The Makings of an Option
Reinforcement learning literature involves learning to pursue actions that provide sufficient enough rewards (or minimize the agent’s cost). As we have previously seen, encouraging continuous actions defined as an “environment step” can be tricky because of the credit assignment problem, wherein the learning function must attribute credit for rewards or costs to some actions taken along a trajectory**.**
Human decision-making, however, routinely extends far into time. Choosing to go to Aspen or Cancun for winter break involves a long series of actions, including purchasing flights, securing housing, buying or renting downhill skiing or water skiing gear, taking time off from work, etc… Within each of these decision-making “blocks”, you encounter mini-steps, i.e. to purchase a flight, you must choose whether to peruse Kayak or Google Flights, enter the correct dates, decide among your choices on dimensions of price, duration of flights, number of layovers, etc…

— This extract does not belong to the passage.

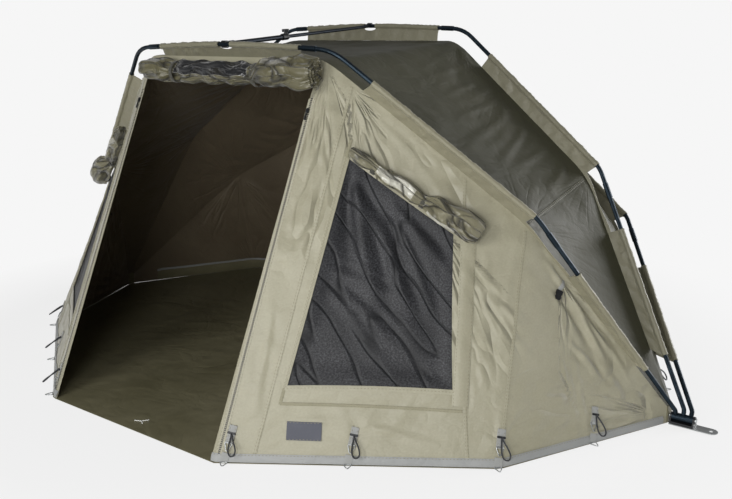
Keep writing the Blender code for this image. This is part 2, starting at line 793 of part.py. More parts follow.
def make_slider(side, side_name, place, down, outward, material):
    """A zip slider: a body with a bridge over it and a pull that hangs from the bridge."""
    across = outward.cross(down).normalized()
    turn = Matrix((across, down, outward)).transposed().to_4x4()
    bm = bmesh.new()
    half = slider_width / 2
    nose = slider_width / 4
    outline = [
        (-half, 0), (-nose, -slider_length / 3), (nose, -slider_length / 3), (half, 0),
        (half, slider_length / 2), (nose, slider_length * 2 / 3), (-nose, slider_length * 2 / 3),
        (-half, slider_length / 2),
    ]
    add_extrusion(bm, outline, seam_gap, seam_gap + slider_height - slider_bridge, on_xy)
    slider = add_object(f"zip_slider_{side_name}", bm, material, smooth=False)
    slider.matrix_world = Matrix.Translation(place) @ turn
    pull = bmesh.new()
    edge = pull_width / 2
    pull_outline = [(-edge / 2, -slider_length / 4)] + arc_points(0, pull_length, edge, 180, 0, 6)
    pull_outline += [(edge / 2, -slider_length / 4)]
    base = seam_gap + slider_height - slider_bridge
    add_extrusion(pull, pull_outline, base - pull_thickness / 2, base + pull_thickness, on_xy)
    tool = add_object(f"zip_pull_{side_name}", pull, material)
    tool.matrix_world = slider.matrix_world
    add_boolean(slider, tool, "UNION")
    return slider


SIDES = ((-1, "left"), (1, "right"))


def main():
    clear_scene()
    alloy = make_material("pole_anodised", "#1F2A33", 0.42, 0.7)
    bar_metal = make_material("bar_anodised", "#1B2129", 0.4, 0.7)
    steel = make_material("zinc_steel", "#A8ABAB", 0.35, 1.0)
    black = make_material("black_nylon", "#15171A", 0.5)
    roof = make_material("roof_cloth", "#6E6C57", 0.62)
    wall = make_material("wall_cloth", "#8F8A70", 0.6)
    flange = make_material("sleeve_cloth", "#948F76", 0.62)
    net = make_material("window_net", "#2B2D31", 0.7)
    floor_cloth = make_material("groundsheet_pvc", "#33301F", 0.38)
    lining = make_material("roll_lining", "#6F6A50", 0.35)

    front = Rib(
        "front", front_rib_angle, (front_corner_x, front_corner_reach), front_crown_rise, front_crown_flange,
        (front_elbow_x, front_elbow_reach), -1,
    )
    mid = Rib(
        "mid", mid_rib_angle, (mid_corner_x, mid_corner_reach), mid_crown_rise, mid_crown_flange,
        (mid_elbow_x, mid_elbow_reach), 0,
    )
    rear = Rib(
        "rear", rear_rib_angle, (rear_corner_x, rear_corner_reach), rear_crown_rise, rear_crown_flange,
        (rear_elbow_x, rear_elbow_reach), 1,
    )
    for rib in (front, mid, rear):
        make_crown_pole(rib, alloy)
        make_crown_sleeve(rib, flange, clip_gap=rib is not rear)
        for side, side_name in SIDES:
            make_shoulder_pole(rib, side, side_name, alloy)
            make_leg_pole(rib, side, side_name, alloy)
            make_side_sleeve(rib, side, side_name, flange)
    for side, side_name in SIDES:
        make_hub(side, side_name, black, steel)

    ground = groundsheet_thickness + seam_gap

    def seam(rib, corner, side):
        return rib.world({"corner": rib.seam_corner, "elbow": rib.seam_elbow, "foot": rib.seam_foot}[corner], side)

    def peg(x, y, side=1):
        return Vector((side * x, y, ground))

    for name, first, second in (("front_bay", front, mid), ("rear_bay", mid, rear)):
        rows = [
            (seam(first, "corner", -1), seam(first, "corner", 1)),
            (seam(second, "corner", -1), seam(second, "corner", 1)),
        ]
        make_panel(f"{name}_roof", rows, roof)
        for side, side_name in SIDES:
            rows = [(seam(first, key, side), seam(second, key, side)) for key in ("corner", "elbow", "foot")]
            make_panel(f"{name}_side_{side_name}", rows, roof)

    door_rows = [
        (peg(door_foot_x, -door_foot_y, -1), peg(door_foot_x, -door_foot_y)),
        (seam(front, "corner", -1), seam(front, "corner", 1)),
    ]
    jamb = door_jamb_share
    make_panel(
        "door_surround", door_rows, wall, (0, jamb, 1 - jamb, 1), (0, door_head_share, 1), (0, 1),
    )
    for side, side_name in SIDES:
        hub_corner = hub_half_width - hub_corner_inset
        rows = [
            (peg(door_foot_x, -door_foot_y, side), peg(front_peg_x, -front_peg_y, side)),
            (seam(front, "corner", side), seam(front, "elbow", side)),
        ]
        across = (0, *window_side_shares, 1)
        upward = (0, *window_height_shares, 1)
        make_panel(f"window_wall_{side_name}", rows, wall, across, upward, (1, 1))
        net_rows = [
            tuple(grid_point(rows, share, height) for share in window_side_shares)
            for height in window_height_shares
        ]
        make_panel(f"window_mesh_{side_name}", net_rows, net)
        outward = (rows[0][1] - rows[0][0]).cross(rows[1][0] - rows[0][0]).normalized() * side
        low, high = window_roll_side_shares
        stand_off = outward * window_roll_stand_off
        make_roll(
            f"window_roll_{side_name}",
            grid_point(rows, low, window_roll_height_share) + stand_off,
            grid_point(rows, high, window_roll_height_share) + stand_off,
            outward,
            window_roll_profile(),
            lining,
        )
        make_panel(
            f"side_wall_{side_name}",
            [
                (peg(front_peg_x, -front_peg_y, side), seam(front, "elbow", side)),
                (peg(hub_corner, -hub_corner_y, side), seam(front, "foot", side)),
            ],
            wall,
        )
        make_panel(
            f"rear_side_{side_name}",
            [
                (peg(rear_foot_x, rear_foot_y, side), peg(rear_peg_x, rear_peg_y, side)),
                (seam(rear, "corner", side), seam(rear, "elbow", side)),
            ],
            roof,
        )
        make_panel(
            f"rear_quarter_{side_name}",
            [
                (peg(rear_peg_x, rear_peg_y, side), seam(rear, "elbow", side)),
                (peg(hub_corner, hub_corner_y, side), seam(rear, "foot", side)),
            ],
            roof,
        )
        edge_top = grid_point(door_rows, jamb if side < 0 else 1 - jamb, door_head_share)
        edge_foot = grid_point(door_rows, jamb if side < 0 else 1 - jamb, 0)
        down = (edge_foot - edge_top).normalized()
        door_out = (door_rows[0][1] - door_rows[0][0]).cross(door_rows[1][0] - door_rows[0][0]).normalized()
        sideways = Vector((side, 0, 0)) * slider_edge_offset
        make_slider(side, side_name, edge_top + down * slider_drop + sideways, down, door_out, black)

    make_panel(
        "rear_wall",
        [
            (peg(rear_foot_x, rear_foot_y, -1), peg(rear_foot_x, rear_foot_y)),
            (seam(rear, "corner", -1), seam(rear, "corner", 1)),
        ],
        roof,
    )

    door_out = (door_rows[0][1] - door_rows[0][0]).cross(door_rows[1][0] - door_rows[0][0]).normalized()
    roll_line = [
        grid_point(door_rows, share, door_roll_height_share) + door_out * door_roll_stand_off for share in (0, 1)
    ]
    along = (roll_line[1] - roll_line[0]).normalized() * door_roll_overhang
    make_roll(
        "door_roll", roll_line[0] + along, roll_line[1] - along, door_out, door_roll_profile(), lining,
    )

    outline = [
        (door_foot_x, -door_foot_y), (front_peg_x, -front_peg_y), (hub_half_width - hub_corner_inset, 0),
        (rear_peg_x, rear_peg_y), (rear_foot_x, rear_foot_y),
    ]
    outline += [(-x, y) for x, y in reversed(outline)]
    grown = [(x + groundsheet_margin * x / hypot(x, y), y + groundsheet_margin * y / hypot(x, y)) for x, y in outline]
    bm = bmesh.new()
    add_extrusion(bm, grown, 0, groundsheet_thickness, on_xy)
    add_object("groundsheet", bm, floor_cloth, smooth=False)

    make_tension_bar(front, mid, black, bar_metal)


def door_roll_profile():
    """Radii of the rolled door, drawn in at its two ties and full at its ends."""
    full_share, tie_share, middle_share = 1.0, 0.66, 0.8
    shares = [
        (0.0, tie_share), (0.02, middle_share), (0.14, middle_share), (0.2, tie_share), (0.27, middle_share),
        (0.5, middle_share), (0.64, middle_share), (0.7, tie_share), (0.77, full_share), (0.97, full_share),
        (1.0, middle_share),
    ]
    return [(share, door_roll_radius * radius_share) for share, radius_share in shares]


def window_roll_profile():
    """Radii of a rolled window cover, drawn in at its ties and fullest at its lower end."""
    shares = [
        (0.0, 0.38), (0.03, 0.48), (0.13, 0.54), (0.18, 0.4), (0.25, 0.6), (0.52, 0.64), (0.58, 0.45),
        (0.66, 0.84), (0.8, 1.0), (0.98, 1.0), (1.0, 0.8),
    ]
    return [(share, window_roll_radius * radius_share) for share, radius_share in shares]


main()
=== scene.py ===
"""Bivvy tent, dressed: sewn cloth over three pole ribs, rolled door and windows, groundsheet and fittings."""

import logging
import math
from dataclasses import dataclass, field
from enum import Enum
from functools import cached_property
from typing import Any, Callable, Iterable, Sequence

import bmesh
import bpy
import numpy as np
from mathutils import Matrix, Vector


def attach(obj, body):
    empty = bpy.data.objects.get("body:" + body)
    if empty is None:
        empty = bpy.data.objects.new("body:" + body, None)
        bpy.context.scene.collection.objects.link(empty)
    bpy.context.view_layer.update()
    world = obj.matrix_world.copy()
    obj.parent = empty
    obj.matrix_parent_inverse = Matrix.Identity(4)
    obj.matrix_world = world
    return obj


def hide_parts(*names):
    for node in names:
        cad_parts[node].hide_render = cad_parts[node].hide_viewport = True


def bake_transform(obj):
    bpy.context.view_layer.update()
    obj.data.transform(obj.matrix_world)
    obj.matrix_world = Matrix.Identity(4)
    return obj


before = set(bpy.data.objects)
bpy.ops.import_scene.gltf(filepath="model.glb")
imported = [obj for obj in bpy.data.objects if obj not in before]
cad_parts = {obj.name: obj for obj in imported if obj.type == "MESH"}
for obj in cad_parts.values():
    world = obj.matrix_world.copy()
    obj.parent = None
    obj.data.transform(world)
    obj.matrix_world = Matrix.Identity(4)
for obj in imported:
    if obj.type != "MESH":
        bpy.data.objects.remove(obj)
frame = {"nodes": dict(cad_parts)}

Points = np.ndarray
Pair = tuple[float, float]
Triple = tuple[float, float, float]

log = logging.getLogger("bivvy")
HUB_AXIS_HEIGHT = 0.025
HUB_HALF_WIDTH = 1.50
CLOTH_THICKNESS = 0.0011
SIDES = ((-1, "left"), (1, "right"))
UP = np.array([0.0, 0.0, 1.0])
# Places of the corner seams along an edge, and the whole edge with its corners
SEAM_PLACES = (-2.0, -1.0, 1.0, 2.0)
WHOLE_EDGE = (-3, -2, -1, 1, 2, 3)
# About one turn, for the phases of random waves
ROUGH_TURN = 6.28
# Metres from one band to the next of a wave texture at scale 1
WAVE_PERIOD = 2 * math.pi / 20


# Numbers and curves


def unit(vectors: Points) -> Points:
    """Each vector at length one."""
    return vectors / np.maximum(np.linalg.norm(vectors, axis=-1, keepdims=True), 1e-12)


def ease(share: Points) -> Points:
    """A share from 0 to 1, with soft ends."""
    share = np.clip(share, 0.0, 1.0)
    return share * share * (3.0 - 2.0 * share)


def running_length(path: Points) -> Points:
    """The distance along a path at each of its points."""
    return np.concatenate([[0.0], np.cumsum(np.linalg.norm(np.diff(path, axis=0), axis=1))])


def at_lengths(path: Points, lengths: Points) -> Points:
    """The places at some distances along a path."""
    run = running_length(path)
    return np.stack([np.interp(lengths, run, path[:, axis]) for axis in range(path.shape[1])], axis=1)


def rounded_polyline(corners: Sequence[Pair], radii: Sequence[float], steps: int = 10) -> Points:
    """A polyline in a plane whose inner corners are rounded.

    Args:
        corners: the corner points.
        radii: the bend radius at each corner, 0 at the two ends.
        steps: the facets of each bend.

    Returns:
        The points of the rounded line.
    """
    points = [np.array(corners[0])]
    for before, corner, after, radius in zip(corners, corners[1:], corners[2:], radii[1:]):
        corner = np.array(corner)
        arriving = unit(corner - np.array(before))
        leaving = unit(np.array(after) - corner)
        turn = math.acos(float(np.clip(arriving @ leaving, -1, 1)))
        tangent = radius * math.tan(turn / 2)
        inward = unit(leaving - arriving)
        centre = corner + inward * radius / math.cos(turn / 2)
        start = corner - arriving * tangent - centre
        spin = math.copysign(1.0, arriving[0] * leaving[1] - arriving[1] * leaving[0])
        for step in range(steps + 1):
            angle = spin * turn * step / steps
            cosine, sine = math.cos(angle), math.sin(angle)
            turned = (start[0] * cosine - start[1] * sine, start[0] * sine + start[1] * cosine)
            points.append(centre + np.array(turned))
    points.append(np.array(corners[-1]))
    return np.array(points)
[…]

Examples such as the above help illustrate at what different scales actions can be abstracted to involve a long sequence of small steps over time. However, the classical building block of reinforcement learning, the MDP, has no notion of temporal continuity between actions. Conventionally, they define the reward at time t, to be a direct result of the action taken at time t-1, with no longer scale time dependency.
This is where the concept of the sMDP comes in. Under the semi-Markov Decision Process framework, actions take variable amounts of time and are intended to model actions that extend beyond one time-step. The limitation of SMDPs is that when they were first defined, there were no attempts to look into these actions with variable time horizons to examine or modify their sub-actions. Hence, the term option was devised to capture courses of actions with extended and variable time horizons. Note that actions, as defined in conventional MDPs, are a special case of options. Hence, one can model the choice between Aspen and Cancun as an option, and the choice between flights as either an option or a primitive action. The design and structure of this hierarchy can be difficult to define explicitly, e.g. choice between Aspen and Cancun can be modeled as an option or as a sub-option of the larger option of deciding to take a vacation. As RL researchers, we would rather have the agent discover them on their own.

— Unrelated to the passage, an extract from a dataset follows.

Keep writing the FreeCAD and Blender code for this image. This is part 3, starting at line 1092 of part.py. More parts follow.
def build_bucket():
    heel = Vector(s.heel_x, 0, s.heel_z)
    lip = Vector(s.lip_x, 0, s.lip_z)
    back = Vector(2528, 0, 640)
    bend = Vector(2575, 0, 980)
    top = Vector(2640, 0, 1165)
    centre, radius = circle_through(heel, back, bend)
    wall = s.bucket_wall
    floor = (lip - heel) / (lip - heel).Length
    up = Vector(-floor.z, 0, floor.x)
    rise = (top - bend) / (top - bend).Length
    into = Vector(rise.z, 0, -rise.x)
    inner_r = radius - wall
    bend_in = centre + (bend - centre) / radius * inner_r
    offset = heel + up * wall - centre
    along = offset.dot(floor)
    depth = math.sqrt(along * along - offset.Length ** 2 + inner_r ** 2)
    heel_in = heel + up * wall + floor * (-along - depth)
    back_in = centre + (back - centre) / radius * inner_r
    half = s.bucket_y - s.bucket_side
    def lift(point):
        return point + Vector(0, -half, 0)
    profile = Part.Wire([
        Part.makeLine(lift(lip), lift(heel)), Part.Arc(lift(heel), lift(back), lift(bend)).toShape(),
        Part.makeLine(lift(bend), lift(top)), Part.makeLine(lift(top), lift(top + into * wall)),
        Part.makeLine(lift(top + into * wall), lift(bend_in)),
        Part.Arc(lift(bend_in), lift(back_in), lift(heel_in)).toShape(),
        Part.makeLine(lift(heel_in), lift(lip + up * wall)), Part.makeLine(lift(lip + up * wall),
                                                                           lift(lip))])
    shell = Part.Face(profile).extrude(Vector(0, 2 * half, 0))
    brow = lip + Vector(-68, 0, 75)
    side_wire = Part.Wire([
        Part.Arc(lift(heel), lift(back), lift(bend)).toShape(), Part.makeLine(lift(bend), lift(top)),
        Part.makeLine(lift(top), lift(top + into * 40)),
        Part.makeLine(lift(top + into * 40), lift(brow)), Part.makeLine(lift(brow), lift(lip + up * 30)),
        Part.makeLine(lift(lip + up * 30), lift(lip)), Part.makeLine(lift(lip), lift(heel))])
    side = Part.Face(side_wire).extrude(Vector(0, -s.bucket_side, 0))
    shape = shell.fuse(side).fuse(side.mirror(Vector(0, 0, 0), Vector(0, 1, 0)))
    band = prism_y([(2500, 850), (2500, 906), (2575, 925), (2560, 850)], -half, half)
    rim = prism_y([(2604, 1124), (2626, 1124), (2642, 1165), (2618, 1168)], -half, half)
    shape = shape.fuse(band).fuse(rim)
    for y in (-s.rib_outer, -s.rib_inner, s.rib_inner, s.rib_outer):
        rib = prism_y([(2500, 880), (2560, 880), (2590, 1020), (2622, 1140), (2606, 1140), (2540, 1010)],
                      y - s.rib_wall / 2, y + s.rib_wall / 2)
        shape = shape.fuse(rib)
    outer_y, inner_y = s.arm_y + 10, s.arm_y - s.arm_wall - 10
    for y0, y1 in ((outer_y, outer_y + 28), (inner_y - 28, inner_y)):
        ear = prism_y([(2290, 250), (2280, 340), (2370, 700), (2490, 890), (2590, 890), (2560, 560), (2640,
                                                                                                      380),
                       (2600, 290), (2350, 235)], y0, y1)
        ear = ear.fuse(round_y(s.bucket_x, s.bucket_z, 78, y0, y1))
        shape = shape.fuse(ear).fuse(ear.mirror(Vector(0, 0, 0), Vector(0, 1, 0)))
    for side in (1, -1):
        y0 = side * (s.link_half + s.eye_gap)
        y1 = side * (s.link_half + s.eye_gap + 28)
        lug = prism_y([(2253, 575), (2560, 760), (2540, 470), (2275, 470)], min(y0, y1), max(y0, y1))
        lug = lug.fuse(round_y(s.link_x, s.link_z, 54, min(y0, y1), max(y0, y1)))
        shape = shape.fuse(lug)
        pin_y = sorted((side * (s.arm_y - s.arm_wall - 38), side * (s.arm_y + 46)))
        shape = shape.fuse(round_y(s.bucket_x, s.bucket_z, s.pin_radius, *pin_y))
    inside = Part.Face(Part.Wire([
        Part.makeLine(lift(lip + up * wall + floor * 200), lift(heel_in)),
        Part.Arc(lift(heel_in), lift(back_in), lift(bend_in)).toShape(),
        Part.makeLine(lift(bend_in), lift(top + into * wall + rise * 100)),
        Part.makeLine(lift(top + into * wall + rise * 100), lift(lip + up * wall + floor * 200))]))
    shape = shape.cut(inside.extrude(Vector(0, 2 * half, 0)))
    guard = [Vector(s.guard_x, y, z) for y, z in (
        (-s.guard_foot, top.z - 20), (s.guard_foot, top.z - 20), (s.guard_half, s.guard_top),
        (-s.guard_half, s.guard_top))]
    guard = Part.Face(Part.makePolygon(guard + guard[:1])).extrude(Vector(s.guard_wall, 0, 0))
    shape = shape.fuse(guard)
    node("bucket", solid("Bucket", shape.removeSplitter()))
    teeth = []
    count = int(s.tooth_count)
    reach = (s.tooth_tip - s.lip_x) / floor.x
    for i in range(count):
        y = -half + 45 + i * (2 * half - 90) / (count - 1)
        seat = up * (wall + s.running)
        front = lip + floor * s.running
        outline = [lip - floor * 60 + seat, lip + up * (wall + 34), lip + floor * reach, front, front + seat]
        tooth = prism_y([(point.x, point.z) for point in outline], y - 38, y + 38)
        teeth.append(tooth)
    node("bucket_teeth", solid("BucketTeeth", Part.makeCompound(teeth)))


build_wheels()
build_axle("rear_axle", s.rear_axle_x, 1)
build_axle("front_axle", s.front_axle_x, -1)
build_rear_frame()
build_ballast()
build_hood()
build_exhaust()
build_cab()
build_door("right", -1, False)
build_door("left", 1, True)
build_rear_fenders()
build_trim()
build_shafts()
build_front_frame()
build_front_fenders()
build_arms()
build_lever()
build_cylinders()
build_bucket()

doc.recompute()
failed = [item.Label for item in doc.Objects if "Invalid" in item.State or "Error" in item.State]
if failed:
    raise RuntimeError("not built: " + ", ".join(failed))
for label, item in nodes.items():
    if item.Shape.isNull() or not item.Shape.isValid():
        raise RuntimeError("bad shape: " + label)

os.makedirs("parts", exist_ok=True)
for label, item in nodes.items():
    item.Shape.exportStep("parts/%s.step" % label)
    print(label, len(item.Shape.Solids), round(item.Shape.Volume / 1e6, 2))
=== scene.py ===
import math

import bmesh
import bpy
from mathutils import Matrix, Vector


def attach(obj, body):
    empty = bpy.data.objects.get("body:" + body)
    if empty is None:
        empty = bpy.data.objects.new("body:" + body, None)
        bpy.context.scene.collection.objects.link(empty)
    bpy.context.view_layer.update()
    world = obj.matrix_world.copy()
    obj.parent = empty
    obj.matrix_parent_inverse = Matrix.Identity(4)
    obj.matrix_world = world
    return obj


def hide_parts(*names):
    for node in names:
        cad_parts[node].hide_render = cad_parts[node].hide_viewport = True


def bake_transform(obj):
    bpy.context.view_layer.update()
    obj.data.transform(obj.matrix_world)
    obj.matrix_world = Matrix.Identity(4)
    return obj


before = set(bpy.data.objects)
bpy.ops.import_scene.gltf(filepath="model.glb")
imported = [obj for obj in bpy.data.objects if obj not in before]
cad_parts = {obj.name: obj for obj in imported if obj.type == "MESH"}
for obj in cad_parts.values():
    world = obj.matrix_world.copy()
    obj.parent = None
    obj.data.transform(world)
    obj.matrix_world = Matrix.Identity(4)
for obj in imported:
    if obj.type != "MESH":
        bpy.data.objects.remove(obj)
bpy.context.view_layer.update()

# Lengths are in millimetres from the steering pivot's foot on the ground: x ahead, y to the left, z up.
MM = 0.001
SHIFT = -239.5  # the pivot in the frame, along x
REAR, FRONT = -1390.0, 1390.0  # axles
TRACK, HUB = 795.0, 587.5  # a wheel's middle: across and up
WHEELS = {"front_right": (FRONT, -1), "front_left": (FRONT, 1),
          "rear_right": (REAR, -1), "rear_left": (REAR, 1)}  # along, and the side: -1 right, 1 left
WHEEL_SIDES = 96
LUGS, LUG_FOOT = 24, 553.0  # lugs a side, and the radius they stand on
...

Options consist of 3 components: a policy, a termination condition, and an initiation set. If an option is taken, the policy guides the choices of actions until the termination condition is set. Once the option terminates, the agent has the opportunity to select another option, which is in the initiation set.
These options, or temporally extended actions, does not define a natural way of learning what a good option might be. Automatically defining termination conditions and initiation sets presented a challenge. One approach is to do this in two stages: in stage one, first the agent openly explores a static environment to gather statistics and choose potential sub-goals and initiation states. Statistics gathering in this case is related to credit assignment, that is, states that occur frequently on trajectories that successfully solve random tasks are more likely to be important. Therefore, we can see how the credit assignment problem is also applicable to the higher-level hierarchy of options. Agents may therefore develop meta-control policies that drive selection between options, and classical policies that selection primitive actions along the trajectory of the chosen option or meta-task.
Another approach, DDO, or Deep Discovery of Options, introduces an algorithm that uses an optimal agent to collect demonstrations at each hierarchical level. Note that this requires explicit definition of the hierarchies of each meta-option. At each level, DDO simultaneously
- infers option boundaries in demonstrations which segment trajectories into different control regimes
- infers the meta-control policy for selecting options as a mapping of segments to the option that likely generated them, and
- learns a control policy for each option.
Newer approaches, like Diversity Is All You Need use an objective based on mutual information to learn skills (used with nearly interchangeable meaning to options in this paper) without a reward. It works as follows:
- The options/skills are required to be useful in the sense that each skill dictates the states that the agent visits. In other words, the state transition probabilities cannot be equal across states. This renders each skill distinguishable.
- Secondly, from the first requirement, you can use states visited to distinguish skills because actions that are not externally observable may still be important. For instance, an outside observer cannot tell how much force a robotic arm applies when grasping a cup if the cup does not move.
- Lastly, encourage exploration by learning skills that act as randomly as possible. If skills do not explore states via actions that are far enough from states that other skills already visit, it will not be distinguish from the others.
The DIAYN approach obviates the need to explicitly define skill hierarchies during learning, as demonstrated over some complex tasks, including locomotion.
Human decision making is inherently hierarchical and the choices we make to govern our lives can be broken into smaller sub-tasks or infinitesimal actions, such as a neuron firing to move an arm an inch. Translating this hierarchy of learning to neural agents has been a long-standing challenge in reinforcement learning, and emerging approaches show increasing promise.